Exercise objective:
Please copy all the lines that follow, word for word.

Data provided:

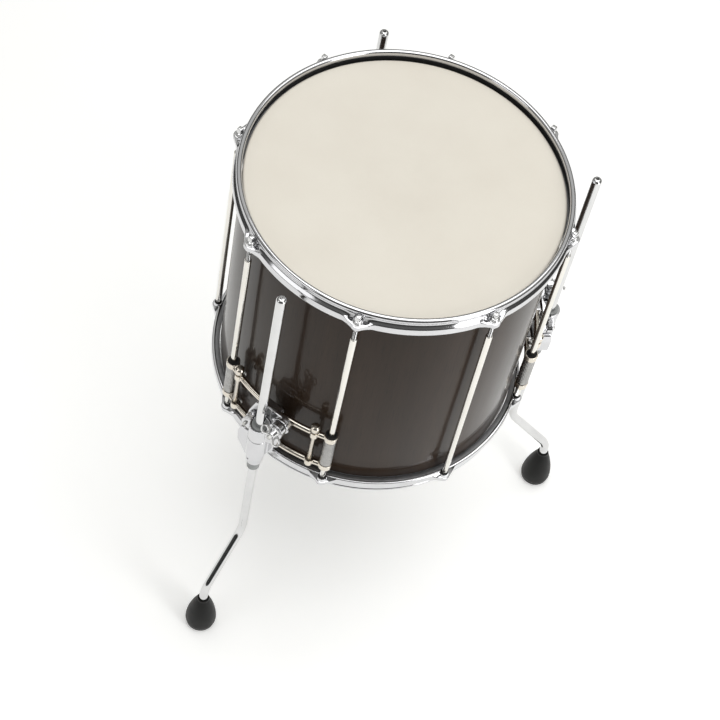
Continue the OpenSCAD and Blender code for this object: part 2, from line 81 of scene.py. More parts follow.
SHELL_R = high("shell").x
SHELL_Z0 = low("shell").z
SHELL_Z1 = high("shell").z
ROD_COUNT = 8
LEG_COUNT = 3
ROD_AT = [Vector(JOINTS[f"tension_rod_{i}_turn"]["pos_m"]) for i in range(1, ROD_COUNT + 1)]
ROD_ANGLE = [math.atan2(p.y, p.x) for p in ROD_AT]
ROD_R = math.hypot(ROD_AT[0].x, ROD_AT[0].y)
LEG_AT = [Vector(JOINTS[f"leg_liner_{i}_turn"]["pos_m"]) for i in range(1, LEG_COUNT + 1)]
LEG_ANGLE = [math.atan2(p.y, p.x) for p in LEG_AT]
LEG_R = math.hypot(LEG_AT[0].x, LEG_AT[0].y)


# ---------------------------------------------------------------- node helpers for materials
class Nodes:
    """A short way to write a node tree: each call adds one node and returns its output."""

    def __init__(self, name):
        self.material = bpy.data.materials.new(name)
        self.material.use_nodes = True
        self.tree = self.material.node_tree
        self.shader = next(n for n in self.tree.nodes if n.type == "BSDF_PRINCIPLED")

    def add(self, kind, inputs=None, **settings):
        node = self.tree.nodes.new(kind)
        for key, value in settings.items():
            setattr(node, key, value)
        for key, value in (inputs or {}).items():
            self.put(node.inputs[key], value)
        return node

    def put(self, socket, value):
        if isinstance(value, bpy.types.NodeSocket):
            self.tree.links.new(value, socket)
        else:
            socket.default_value = value

    def math(self, operation, a, b=0.0):
        return self.add("ShaderNodeMath", {0: a, 1: b}, operation=operation).outputs[0]

    def place(self):
        return self.add("ShaderNodeTexCoord").outputs["Object"]

    def stretched(self, scale, place=None):
        node = self.add("ShaderNodeMapping", {"Vector": place or self.place(), "Scale": scale})
        return node.outputs["Vector"]

    def noise(self, scale, place=None, detail=4.0, roughness=0.55):
        values = {"Vector": place or self.place(), "Scale": scale, "Detail": detail, "Roughness": roughness}
        return self.add("ShaderNodeTexNoise", values).outputs["Fac"]

    def ramp(self, factor, stops):
        node = self.add("ShaderNodeValToRGB", {"Fac": factor})
        elements = node.color_ramp.elements
        while len(elements) < len(stops):
            elements.new(0.5)
        for element, (position, colour) in zip(elements, stops):
            element.position = position
            element.color = (*colour, 1.0)
        return node.outputs["Color"]

    def spread(self, factor, out_low, out_high, in_low=0.3, in_high=0.7):
        values = {"Value": factor, "From Min": in_low, "From Max": in_high}
        values.update({"To Min": out_low, "To Max": out_high})
        return self.add("ShaderNodeMapRange", values).outputs["Result"]

    def mix(self, factor, a, b):
        node = self.add("ShaderNodeMix", data_type="RGBA")
        self.put(node.inputs[0], factor)
        self.put(node.inputs[6], a)
        self.put(node.inputs[7], b)
        return node.outputs[2]

    def bump(self, height, strength, distance, normal=None):
        values = {"Height": height, "Strength": strength, "Distance": distance}
        if normal is not None:
            values["Normal"] = normal
        return self.add("ShaderNodeBump", values).outputs["Normal"]

    def around(self):
        """Place on a surface wrapped round the drum's axis: arc length, height and radius, in metres."""
        xyz = self.add("ShaderNodeSeparateXYZ", {0: self.place()})
        x, y, z = xyz.outputs
        angle = self.math("ARCTAN2", y, x)
        squares = self.math("ADD", self.math("MULTIPLY", x, x), self.math("MULTIPLY", y, y))
        radius = self.math("SQRT", squares)
        arc = self.math("MULTIPLY", angle, SHELL_R)
        return self.add("ShaderNodeCombineXYZ", {0: arc, 1: z, 2: radius}).outputs[0], z, radius

    def finish(self, **sockets):
        for name, value in sockets.items():
            self.put(self.shader.inputs[name.replace("_", " ")], value)
        return self.material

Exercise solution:
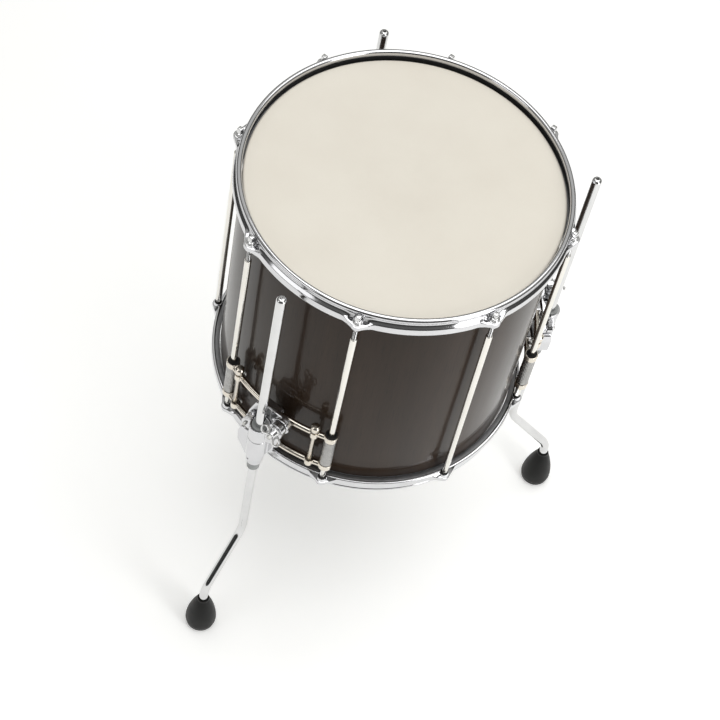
Continue the OpenSCAD and Blender code for this object: part 2, from line 81 of scene.py. More parts follow.
SHELL_R = high("shell").x
SHELL_Z0 = low("shell").z
SHELL_Z1 = high("shell").z
ROD_COUNT = 8
LEG_COUNT = 3
ROD_AT = [Vector(JOINTS[f"tension_rod_{i}_turn"]["pos_m"]) for i in range(1, ROD_COUNT + 1)]
ROD_ANGLE = [math.atan2(p.y, p.x) for p in ROD_AT]
ROD_R = math.hypot(ROD_AT[0].x, ROD_AT[0].y)
LEG_AT = [Vector(JOINTS[f"leg_liner_{i}_turn"]["pos_m"]) for i in range(1, LEG_COUNT + 1)]
LEG_ANGLE = [math.atan2(p.y, p.x) for p in LEG_AT]
LEG_R = math.hypot(LEG_AT[0].x, LEG_AT[0].y)


# ---------------------------------------------------------------- node helpers for materials
class Nodes:
    """A short way to write a node tree: each call adds one node and returns its output."""

    def __init__(self, name):
        self.material = bpy.data.materials.new(name)
        self.material.use_nodes = True
        self.tree = self.material.node_tree
        self.shader = next(n for n in self.tree.nodes if n.type == "BSDF_PRINCIPLED")

    def add(self, kind, inputs=None, **settings):
        node = self.tree.nodes.new(kind)
        for key, value in settings.items():
            setattr(node, key, value)
        for key, value in (inputs or {}).items():
            self.put(node.inputs[key], value)
        return node

    def put(self, socket, value):
        if isinstance(value, bpy.types.NodeSocket):
            self.tree.links.new(value, socket)
        else:
            socket.default_value = value

    def math(self, operation, a, b=0.0):
        return self.add("ShaderNodeMath", {0: a, 1: b}, operation=operation).outputs[0]

    def place(self):
        return self.add("ShaderNodeTexCoord").outputs["Object"]

    def stretched(self, scale, place=None):
        node = self.add("ShaderNodeMapping", {"Vector": place or self.place(), "Scale": scale})
        return node.outputs["Vector"]

    def noise(self, scale, place=None, detail=4.0, roughness=0.55):
        values = {"Vector": place or self.place(), "Scale": scale, "Detail": detail, "Roughness": roughness}
        return self.add("ShaderNodeTexNoise", values).outputs["Fac"]

    def ramp(self, factor, stops):
        node = self.add("ShaderNodeValToRGB", {"Fac": factor})
        elements = node.color_ramp.elements
        while len(elements) < len(stops):
            elements.new(0.5)
        for element, (position, colour) in zip(elements, stops):
            element.position = position
            element.color = (*colour, 1.0)
        return node.outputs["Color"]

    def spread(self, factor, out_low, out_high, in_low=0.3, in_high=0.7):
        values = {"Value": factor, "From Min": in_low, "From Max": in_high}
        values.update({"To Min": out_low, "To Max": out_high})
        return self.add("ShaderNodeMapRange", values).outputs["Result"]

    def mix(self, factor, a, b):
        node = self.add("ShaderNodeMix", data_type="RGBA")
        self.put(node.inputs[0], factor)
        self.put(node.inputs[6], a)
        self.put(node.inputs[7], b)
        return node.outputs[2]

    def bump(self, height, strength, distance, normal=None):
        values = {"Height": height, "Strength": strength, "Distance": distance}
        if normal is not None:
            values["Normal"] = normal
        return self.add("ShaderNodeBump", values).outputs["Normal"]

    def around(self):
        """Place on a surface wrapped round the drum's axis: arc length, height and radius, in metres."""
        xyz = self.add("ShaderNodeSeparateXYZ", {0: self.place()})
        x, y, z = xyz.outputs
        angle = self.math("ARCTAN2", y, x)
        squares = self.math("ADD", self.math("MULTIPLY", x, x), self.math("MULTIPLY", y, y))
        radius = self.math("SQRT", squares)
        arc = self.math("MULTIPLY", angle, SHELL_R)
        return self.add("ShaderNodeCombineXYZ", {0: arc, 1: z, 2: radius}).outputs[0], z, radius

    def finish(self, **sockets):
        for name, value in sockets.items():
            self.put(self.shader.inputs[name.replace("_", " ")], value)
        return self.material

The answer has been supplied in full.